The court sentenced Chun Doo Hwan to life imprisonment. It fined him 220.5 billion won, approximately 5.8 billion NT. But Chun Doo Hwan received a presidential pardon from Kim Dae Jun. The following year, Chun was released from prison. Over the past 16 years, Chun Doo Hwan has paid back only 53.300 billion won. The lion's share, 167.2 billion won, approximately 4.4 billion NT, remains unpaid. In 2003, he was asked to declare his assets. Chun Doo Hwan claimed that "My savings account contains only 290,000 won." He adopted a "I intend to stonewall" attitude. Prosecutors were at a loss. But last fall, Chun Doo Hwan teed off at a newly opened golf course. He sipped fine wine with friends in a party-like atmosphere. The images were made public. People were outraged. They demanded a thorough investigation into his illicit assets. The South Korean media believes Chun Doo Hwan transferred illicit assets to his children. They estimate the total at one trillion won.
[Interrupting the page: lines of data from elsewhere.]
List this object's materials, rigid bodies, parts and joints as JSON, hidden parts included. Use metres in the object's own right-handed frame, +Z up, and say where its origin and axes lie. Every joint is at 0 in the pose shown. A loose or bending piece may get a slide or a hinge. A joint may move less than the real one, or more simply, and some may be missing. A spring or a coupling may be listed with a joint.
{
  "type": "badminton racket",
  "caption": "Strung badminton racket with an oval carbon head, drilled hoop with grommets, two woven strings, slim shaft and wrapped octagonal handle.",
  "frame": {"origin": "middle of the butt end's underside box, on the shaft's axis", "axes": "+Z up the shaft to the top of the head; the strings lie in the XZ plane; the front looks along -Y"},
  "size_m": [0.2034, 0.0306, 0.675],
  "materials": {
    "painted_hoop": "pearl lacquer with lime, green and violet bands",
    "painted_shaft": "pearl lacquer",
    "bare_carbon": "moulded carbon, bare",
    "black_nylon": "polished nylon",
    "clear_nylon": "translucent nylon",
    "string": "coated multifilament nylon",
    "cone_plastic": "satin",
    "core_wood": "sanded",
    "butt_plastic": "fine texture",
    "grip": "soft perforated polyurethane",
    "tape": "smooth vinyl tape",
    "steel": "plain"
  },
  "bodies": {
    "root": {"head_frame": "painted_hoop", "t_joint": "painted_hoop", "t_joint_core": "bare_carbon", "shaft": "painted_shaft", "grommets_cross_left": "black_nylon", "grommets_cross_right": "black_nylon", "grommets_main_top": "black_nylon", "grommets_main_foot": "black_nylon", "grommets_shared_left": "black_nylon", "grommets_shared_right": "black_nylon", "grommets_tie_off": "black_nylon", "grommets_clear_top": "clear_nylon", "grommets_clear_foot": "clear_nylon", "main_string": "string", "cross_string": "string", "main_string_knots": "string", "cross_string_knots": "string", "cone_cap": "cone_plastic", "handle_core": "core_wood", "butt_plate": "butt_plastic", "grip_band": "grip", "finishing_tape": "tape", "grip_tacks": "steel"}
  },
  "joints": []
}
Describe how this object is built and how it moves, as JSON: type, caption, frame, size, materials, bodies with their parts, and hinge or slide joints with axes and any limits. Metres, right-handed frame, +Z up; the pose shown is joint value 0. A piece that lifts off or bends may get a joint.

The statute of limitations on the recovery of illicit assets from Chun Doo Hwan was about to run out in October of this year. But the South Korean legislature amended the law in late June. It extended the statute of limitations for civil servants' illicit assets. It expanded the scope of the law to cover third parties. Upon taking office, President Park Geun-hye aggressively promoted the bill, in response to public outrage over corruption. For the South Korean Prosecutor's Office, it was an opportunity to ride a wave of public sentiment. It launched a massive search operation. It even brought in metal detectors. It was determined to communicate the government's resolve to recover public assets from a corrupt president.
On the day Chun Doo Hwan's residence was searched, Chun told investigators, "As a former President, the public spectacle has made it impossible for me to show my face in public." But his remark is likely to make South Koreans even more disgusted. Time and again, the people gave Chun the opportunity to repent. Yet he hypocritically went through the motions, and never honestly confronted his wrongdoing.
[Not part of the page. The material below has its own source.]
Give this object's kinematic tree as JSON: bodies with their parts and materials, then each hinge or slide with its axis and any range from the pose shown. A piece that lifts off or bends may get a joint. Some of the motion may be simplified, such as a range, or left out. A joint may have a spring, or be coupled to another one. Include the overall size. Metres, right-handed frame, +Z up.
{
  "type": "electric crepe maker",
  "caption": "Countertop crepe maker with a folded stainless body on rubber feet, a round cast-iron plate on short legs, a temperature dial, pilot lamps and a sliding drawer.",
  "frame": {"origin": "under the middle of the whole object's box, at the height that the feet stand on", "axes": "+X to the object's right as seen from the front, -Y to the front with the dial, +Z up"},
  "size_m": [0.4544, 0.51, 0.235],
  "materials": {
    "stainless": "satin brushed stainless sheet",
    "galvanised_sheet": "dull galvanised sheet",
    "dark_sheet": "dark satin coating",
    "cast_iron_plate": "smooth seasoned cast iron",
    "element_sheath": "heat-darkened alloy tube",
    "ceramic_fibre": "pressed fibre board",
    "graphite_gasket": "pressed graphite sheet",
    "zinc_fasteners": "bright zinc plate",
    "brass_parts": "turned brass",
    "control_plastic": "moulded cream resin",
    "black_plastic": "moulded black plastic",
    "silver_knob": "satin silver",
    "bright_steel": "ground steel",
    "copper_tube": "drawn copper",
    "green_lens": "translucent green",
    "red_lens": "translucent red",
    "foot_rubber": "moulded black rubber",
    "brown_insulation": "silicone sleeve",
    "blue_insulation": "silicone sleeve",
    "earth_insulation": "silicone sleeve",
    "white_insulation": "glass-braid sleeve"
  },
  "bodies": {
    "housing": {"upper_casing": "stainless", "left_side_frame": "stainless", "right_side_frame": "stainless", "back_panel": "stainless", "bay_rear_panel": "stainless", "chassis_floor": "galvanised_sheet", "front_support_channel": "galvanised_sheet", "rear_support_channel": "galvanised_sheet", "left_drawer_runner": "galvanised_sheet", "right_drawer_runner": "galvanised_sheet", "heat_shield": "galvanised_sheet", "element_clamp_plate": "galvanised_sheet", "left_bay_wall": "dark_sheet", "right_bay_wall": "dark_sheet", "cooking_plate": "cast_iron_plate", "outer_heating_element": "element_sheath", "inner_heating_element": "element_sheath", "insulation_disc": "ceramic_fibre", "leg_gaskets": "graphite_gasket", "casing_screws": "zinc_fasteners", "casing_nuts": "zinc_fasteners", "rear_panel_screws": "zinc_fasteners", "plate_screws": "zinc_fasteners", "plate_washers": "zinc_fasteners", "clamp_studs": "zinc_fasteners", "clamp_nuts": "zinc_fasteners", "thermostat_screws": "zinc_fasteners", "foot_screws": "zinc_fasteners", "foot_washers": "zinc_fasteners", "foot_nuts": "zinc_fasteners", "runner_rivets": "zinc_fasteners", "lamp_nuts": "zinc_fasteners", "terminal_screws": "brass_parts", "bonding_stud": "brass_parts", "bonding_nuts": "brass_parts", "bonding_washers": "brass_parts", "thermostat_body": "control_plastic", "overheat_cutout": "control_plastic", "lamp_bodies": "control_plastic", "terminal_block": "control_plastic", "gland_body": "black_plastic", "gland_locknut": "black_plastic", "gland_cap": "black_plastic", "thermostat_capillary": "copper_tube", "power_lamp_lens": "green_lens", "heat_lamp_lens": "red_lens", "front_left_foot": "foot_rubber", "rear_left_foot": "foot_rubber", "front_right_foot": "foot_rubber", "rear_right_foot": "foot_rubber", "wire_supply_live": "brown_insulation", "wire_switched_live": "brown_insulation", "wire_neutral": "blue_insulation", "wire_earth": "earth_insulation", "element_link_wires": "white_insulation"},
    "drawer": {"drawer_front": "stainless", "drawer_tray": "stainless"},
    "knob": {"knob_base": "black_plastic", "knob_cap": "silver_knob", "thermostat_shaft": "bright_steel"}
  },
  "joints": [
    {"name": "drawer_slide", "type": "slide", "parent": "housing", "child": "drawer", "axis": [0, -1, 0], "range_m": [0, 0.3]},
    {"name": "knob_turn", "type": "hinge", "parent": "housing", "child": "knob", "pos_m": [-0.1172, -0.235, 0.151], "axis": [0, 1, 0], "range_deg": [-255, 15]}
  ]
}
Chun Doo Hwan came from a military background. But his corruption was no different from that of the typical politician. During his term, he trumpeted anti-corruption rhetoric. He vowed to eliminate corruption. But as soon his power was consolidated, he began to manipulate his situation, and wantonly engaged in plunder. When the story came to light, he pleaded not guilty. He engaged in all manner of evasion. He secretly transferred vast sums of money abroad or to his children and their families. Compare this to former ROC President Chen Shui-bian's corruption and imprisonment. His family members continue to live in the lap of luxury. The two differ little, if any.
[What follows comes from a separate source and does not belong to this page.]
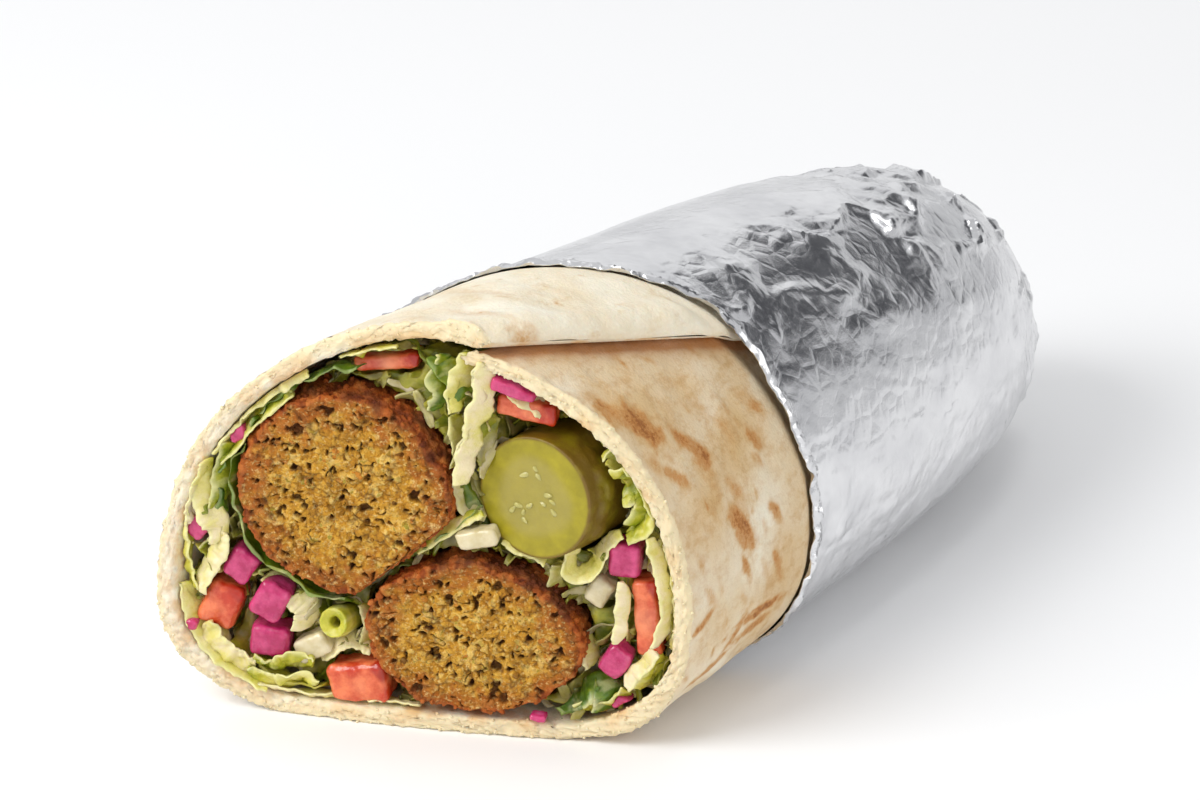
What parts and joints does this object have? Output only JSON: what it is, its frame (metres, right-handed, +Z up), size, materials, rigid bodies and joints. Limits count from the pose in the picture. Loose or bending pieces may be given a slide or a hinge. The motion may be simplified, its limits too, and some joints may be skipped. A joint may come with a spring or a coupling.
{
  "type": "falafel wrap",
  "caption": "Half of a falafel wrap, cut on the slant and lying on its side: rolled flatbread round falafel, pickles and salad, with its closed end in foil.",
  "frame": {"origin": "middle of the bounding box, on the surface the wrap rests on", "axes": "+Y along the wrap from its cut end to its closed foil end, +X to the right seen from the cut end, +Z up"},
  "size_m": [0.0756, 0.1649, 0.0656],
  "materials": {
    "flatbread": "soft baked flatbread, matte, pale cream with brown griddle marks",
    "foil": "bright household foil with fine creases",
    "falafel": "deep-fried crust, dark brown and craggy, with a golden crumbly inside",
    "pickle": "wet pickled cucumber, slightly translucent",
    "turnip": "wet pickled turnip, magenta pink",
    "tomato": "wet diced tomato",
    "onion": "raw diced white onion, slightly wet",
    "lettuce_leaf": "fresh green leaf, satin",
    "salad": "shredded pale green salad, moist"
  },
  "bodies": {
    "root": {"falafel_lower": "falafel", "falafel_upper": "falafel", "flatbread": "flatbread", "foil_sleeve": "foil", "leaf_behind_falafel": "lettuce_leaf", "leaf_between": "lettuce_leaf", "leaf_by_tomato": "lettuce_leaf", "leaf_left": "lettuce_leaf", "leaf_low_left": "lettuce_leaf", "leaf_low_right": "lettuce_leaf", "leaf_right": "lettuce_leaf", "leaf_top": "lettuce_leaf", "leaf_top_left": "lettuce_leaf", "onion_01": "onion", "onion_02": "onion", "onion_03": "onion", "pickled_cucumber": "pickle", "salad": "salad", "stem_slice": "lettuce_leaf", "tomato_01": "tomato", "tomato_02": "tomato", "tomato_03": "tomato", "tomato_04": "tomato", "tomato_05": "tomato", "turnip_01": "turnip", "turnip_02": "turnip", "turnip_03": "turnip", "turnip_04": "turnip", "turnip_05": "turnip", "turnip_06": "turnip", "turnip_07": "turnip", "turnip_08": "turnip", "turnip_09": "turnip", "turnip_10": "turnip", "turnip_11": "turnip"}
  },
  "joints": []
}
After Chun Doo Hwan was pardoned, he and his wife retreated to Baekdamsa Temple in the mountains of South Korea. He expressed repentance. He lived for two years without water or electricity, He lived on "bread and water." He affected a monastic lifestyle. But in fact he did not engage in serious soul-searching. Once he returned to secular life, his extravagance only intensified. South Korean prosecutors suspect that his methods for dealing with illicit funds were even more devious
History shows that corrupt individuals who genuinely repent are few and far between.